Fazlur Rahman wafat pada 26 Juli 1988, meninggalkan jejak pemikiran yang tak bisa dihapus oleh waktu. Ia adalah suara yang menembus batas, mengguncang fondasi yang rapuh, dan menyalakan obor pemikiran di tengah kegelapan dogma. Ia tahu bahwa kebenaran harus diperjuangkan, bahkan jika perjuangan itu berakhir dengan pengasingan. Ia telah memilih jalannya: menjadi seorang pencari kebenaran, bukan penjaga tradisi yang kaku.

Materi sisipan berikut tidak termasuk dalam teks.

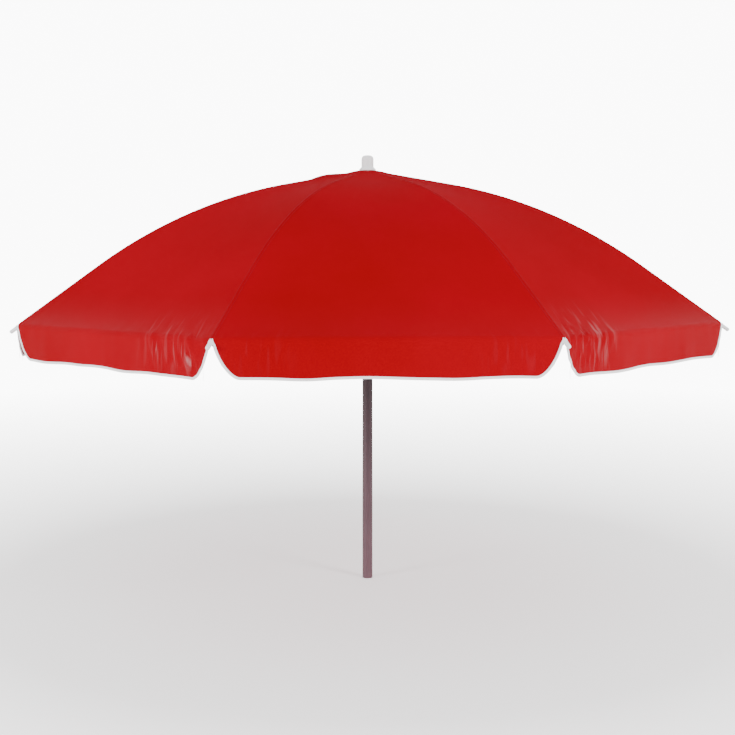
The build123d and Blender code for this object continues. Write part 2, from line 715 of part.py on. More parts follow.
# ---------------------------------------- joint facts
print("rib hinge r, z:", crown_pivot_r, crown_pivot_z)
print("stretcher joint r, z:", round(joint_r, 3), round(joint_z, 3))
print("runner travel:", round(runner_travel, 3), "stretcher turn on the rib:", round(stretcher_turn, 3))
print("rim r, z:", round(rim_r, 3), round(rim_z, 3), "finial top:", finial_top_z)
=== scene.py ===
"""A beach umbrella with eight red panels, open and upright on its pole."""

import math

import bmesh
import bpy
import numpy as np
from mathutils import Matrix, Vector, noise


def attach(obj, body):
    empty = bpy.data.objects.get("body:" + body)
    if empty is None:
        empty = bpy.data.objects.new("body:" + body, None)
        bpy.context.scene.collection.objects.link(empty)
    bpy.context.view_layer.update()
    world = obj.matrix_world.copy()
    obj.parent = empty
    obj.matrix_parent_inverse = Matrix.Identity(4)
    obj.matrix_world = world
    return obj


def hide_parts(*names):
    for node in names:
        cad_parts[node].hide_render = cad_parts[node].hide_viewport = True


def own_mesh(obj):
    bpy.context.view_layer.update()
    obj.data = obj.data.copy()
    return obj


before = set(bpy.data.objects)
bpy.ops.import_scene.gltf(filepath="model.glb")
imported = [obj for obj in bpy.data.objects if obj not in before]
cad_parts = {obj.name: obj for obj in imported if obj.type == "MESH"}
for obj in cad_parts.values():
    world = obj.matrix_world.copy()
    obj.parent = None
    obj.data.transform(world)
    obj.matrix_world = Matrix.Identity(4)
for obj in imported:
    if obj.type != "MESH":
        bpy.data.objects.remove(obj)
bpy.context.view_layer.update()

# ---------------------------------------------------------------- camera
# The umbrella is seen from a little above its rim and a little to one side of a panel's middle,
# from about three and a half times the canopy's radius away.
rim_radius = 0.830
rim_height = 0.653
camera_distance = 3.433 * rim_radius
camera_height = rim_height + 0.183 * rim_radius
camera_turn = math.radians(2.9)
camera_pitch = math.radians(5.56)
lens_length = 56.97
sensor_width = 36.0

camera = bpy.data.objects.new("camera", bpy.data.cameras.new("camera"))
bpy.context.scene.collection.objects.link(camera)
camera.location = (
    -camera_distance * math.sin(camera_turn),
    -camera_distance * math.cos(camera_turn),
    camera_height,
)
camera.rotation_euler = (math.pi / 2 - camera_pitch, 0, -camera_turn)
camera.data.lens = lens_length
camera.data.sensor_width = sensor_width
bpy.context.scene.camera = camera

# ---------------------------------------------------------------- studio
# A pale paper floor that sweeps up into a wall behind the umbrella, between two softboxes. Away
# from the umbrella the paper glows, as if lit from behind, and the room behind it is as bright.
# Both are bright to the camera only, so that they don't wash out the red of the cloth.
floor_width = 80.0
floor_front = -40.0
sweep_start = 4.0
sweep_radius = 2.0
sweep_steps = 14
wall_height = 9.0
glow_start = 0.9
glow_full = 4.5
glow_least = 0.08
backdrop_brightness = 9.0
paper_cast_light = 0.6
room_cast_light = 1.15

sweep = [(floor_front, 0.0), (sweep_start, 0.0)]
sweep += [
    (sweep_start + sweep_radius * math.sin(a), sweep_radius * (1 - math.cos(a)))
    for a in np.linspace(0.1, math.pi / 2, sweep_steps)
]
sweep += [(sweep_start + sweep_radius, wall_height)]
floor_mesh = bpy.data.meshes.new("floor")
floor_mesh.from_pydata(
    [(side * floor_width / 2, y, z) for y, z in sweep for side in (-1, 1)],
    [],
    [(2 * i, 2 * i + 1, 2 * i + 3, 2 * i + 2) for i in range(len(sweep) - 1)],
)
floor_mesh.shade_smooth()
floor = bpy.data.objects.new("floor", floor_mesh)
bpy.context.scene.collection.objects.link(floor)


def seen_or_cast(tree, strength, cast_light):
    """Sets a brightness that the camera sees in full, and that lights other things by less."""
    ray = tree.nodes.new("ShaderNodeLightPath")
    choice = tree.nodes.new("ShaderNodeMapRange")
    choice.inputs["To Min"].default_value = cast_light
    choice.inputs["To Max"].default_value = backdrop_brightness
    tree.links.new(ray.outputs["Is Camera Ray"], choice.inputs["Value"])
    tree.links.new(choice.outputs["Result"], strength)


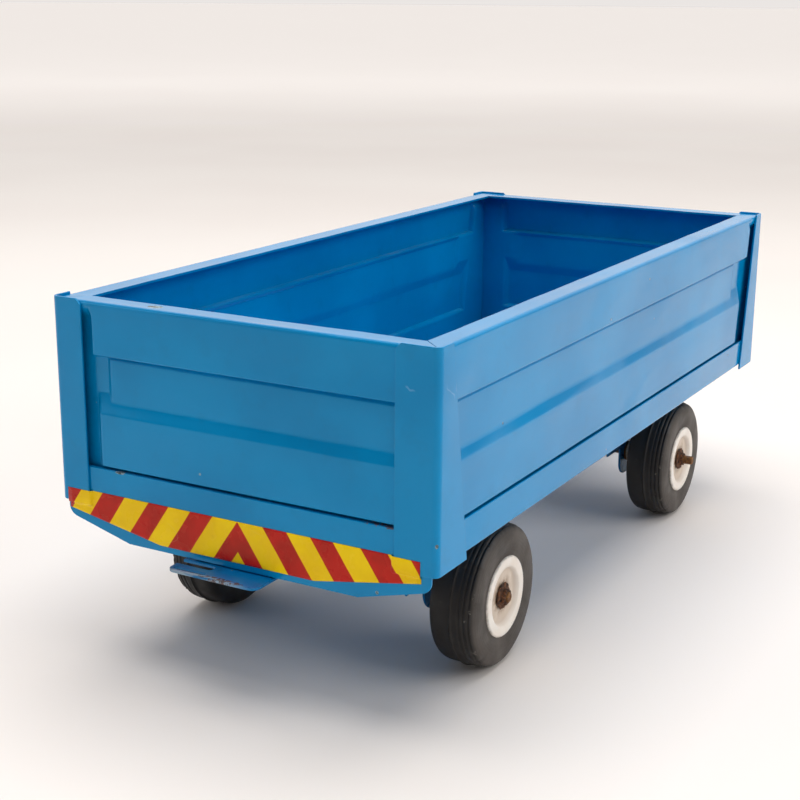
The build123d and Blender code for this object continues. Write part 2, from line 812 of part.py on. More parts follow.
side_extras = (0.0, side_middle_extra, side_lower_extra)
end_extras = (0.0, end_middle_extra, end_lower_extra)
side_zone_ends = [side_ends(side_margin_head_gap + extra) for extra in side_extras]
tail_zone_ends = [end_ends(end_margin_left + extra, end_margin_right) for extra in end_extras]
head_zone_ends = [
    end_ends(end_margin_left + extra, end_margin_left + extra) for extra in end_extras
]
finish(wall(right_plane, side_base_half, side_outer_half, *side_zone_ends), "side_wall_right")
left_zone_ends = [mirrored(ends) for ends in side_zone_ends]
finish(wall(left_plane, side_base_half, side_outer_half, *left_zone_ends), "side_wall_left")
finish(wall(tail_plane, side_base_y, end_outer_half, *tail_zone_ends), "tail_wall")
finish(wall(head_plane, side_base_y, end_outer_half, *head_zone_ends), "head_wall")

for end_name, end in (("rear", -1), ("front", 1)):
    for side_name, side in SIDES.items():
        diagonal_pair = end * side > 0
        flange = end_flange_right if diagonal_pair else end_flange_left
        finish(corner_post(end, side, flange), f"corner_post_{end_name}_{side_name}")

finish(floor_tray(), "floor_tray")
finish(tail_apron(), "tail_apron")
finish(chevron_label(), "chevron_label")
finish(chassis_channel(), "chassis_channel")
finish(tow_hook(), "tow_hook")
finish(tail_carriage(), "rear_axle_carriage")
finish(rivets(), "channel_rivets")
finish(turntable_washer(), "turntable_washer")
finish(kingpin(), "kingpin")
finish(front_bogie(), "front_bogie")
finish(drawbar_clevis(), "drawbar_clevis")
finish(drawbar_pin(), "drawbar_pin")
finish(drawbar(), "drawbar")
finish(axle(tail_axle_x, tail_axle_length, 0.0), "rear_axle")
finish(axle(head_axle_x, head_axle_length, head_axle_shift), "front_axle")

for axle_name, axle_x in AXLES.items():
    finish(axle_washers(axle_x), f"{axle_name}_axle_washers")
    for side_name, side in SIDES.items():
        finish(hub(axle_x, side), f"hub_{axle_name}_{side_name}")
        finish(tyre(axle_x, side), f"tyre_{axle_name}_{side_name}")
        finish(axle_cap(axle_x, side), f"axle_cap_{axle_name}_{side_name}")
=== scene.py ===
import json
import math

import bmesh
import bpy
import numpy as np
from mathutils import Matrix, Vector, noise

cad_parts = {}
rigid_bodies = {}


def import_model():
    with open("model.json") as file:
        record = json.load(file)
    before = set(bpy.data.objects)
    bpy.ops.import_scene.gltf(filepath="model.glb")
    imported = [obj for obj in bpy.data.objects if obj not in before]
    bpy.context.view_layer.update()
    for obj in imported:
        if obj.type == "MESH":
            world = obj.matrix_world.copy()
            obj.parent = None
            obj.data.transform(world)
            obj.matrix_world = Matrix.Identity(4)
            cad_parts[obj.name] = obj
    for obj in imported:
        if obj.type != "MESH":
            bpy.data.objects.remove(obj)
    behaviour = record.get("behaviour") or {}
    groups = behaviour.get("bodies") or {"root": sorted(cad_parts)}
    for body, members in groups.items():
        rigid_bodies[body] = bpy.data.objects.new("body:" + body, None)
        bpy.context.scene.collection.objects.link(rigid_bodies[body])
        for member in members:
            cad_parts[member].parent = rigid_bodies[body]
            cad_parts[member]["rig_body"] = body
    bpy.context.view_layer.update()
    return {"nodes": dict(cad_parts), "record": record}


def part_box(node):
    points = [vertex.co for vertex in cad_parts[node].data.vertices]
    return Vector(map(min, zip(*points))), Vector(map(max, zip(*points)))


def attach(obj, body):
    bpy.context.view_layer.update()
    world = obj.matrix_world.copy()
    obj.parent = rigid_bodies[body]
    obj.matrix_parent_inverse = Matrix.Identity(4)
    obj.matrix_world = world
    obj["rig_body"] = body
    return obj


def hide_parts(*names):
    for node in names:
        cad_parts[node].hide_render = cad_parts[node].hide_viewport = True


# Looks of a pressed-steel toy farm trailer. Lengths are in millimetres, and only meshes, lights and
# the camera are in metres. +X points forwards, +Y to the trailer's left and +Z up, as in the CAD.

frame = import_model()

MM = 0.001
nodes = frame["nodes"]
slot_of = {part["node"]: part["material_slot"] for part in frame["record"]["subparts"]}


def corners(node):
    """Lowest and highest corner of a CAD node, in millimetres."""
    low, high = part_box(node)
    return low / MM, high / MM


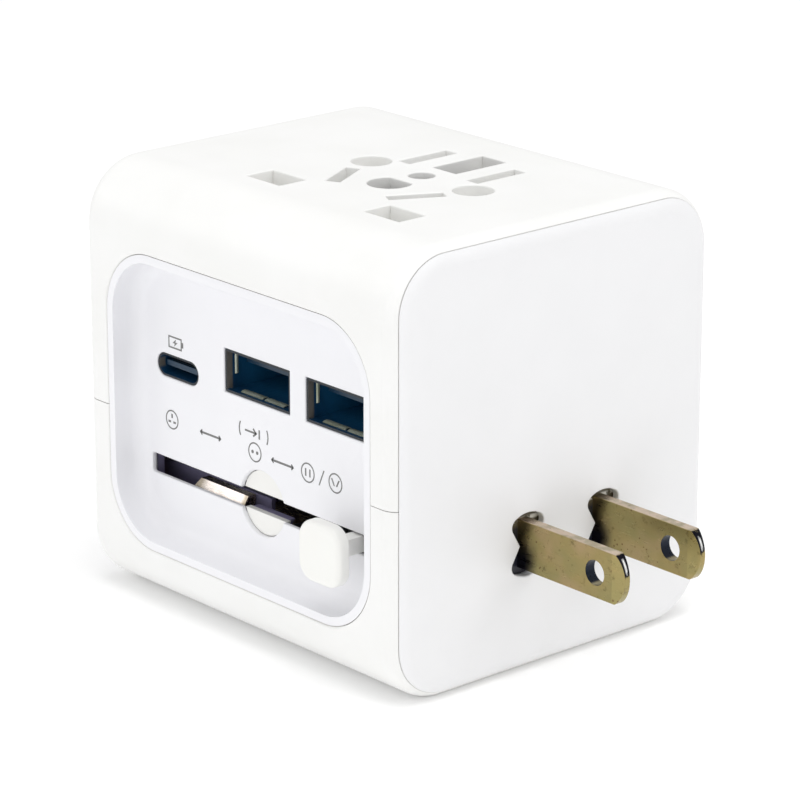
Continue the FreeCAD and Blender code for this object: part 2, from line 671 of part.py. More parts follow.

Dalam pergulatan Islam dengan modernitas, gagasan Rahman masih nyaring menggema. Mereka yang berani berpikir, yang menolak tunduk pada otoritas tanpa kritisisme, menemukan dalam dirinya seorang guru. Dan bagi mereka yang masih memeluk dogma tanpa bertanya, bayangan Rahman tetap menjadi pengingat bahwa Islam bukanlah kitab yang tertutup, melainkan kisah yang terus ditulis oleh setiap generasi.
Dan
demikianlah, pemikir besar itu melangkah dalam arus zaman, meninggalkan warisan
pemikiran yang terus berdebur dalam samudra wacana Islam. Bagi mereka yang
berani menyelami, pemikirannya bukanlah badai yang menghancurkan, melainkan
angin segar yang membawa perahu pemahaman menuju cakrawala yang lebih luas.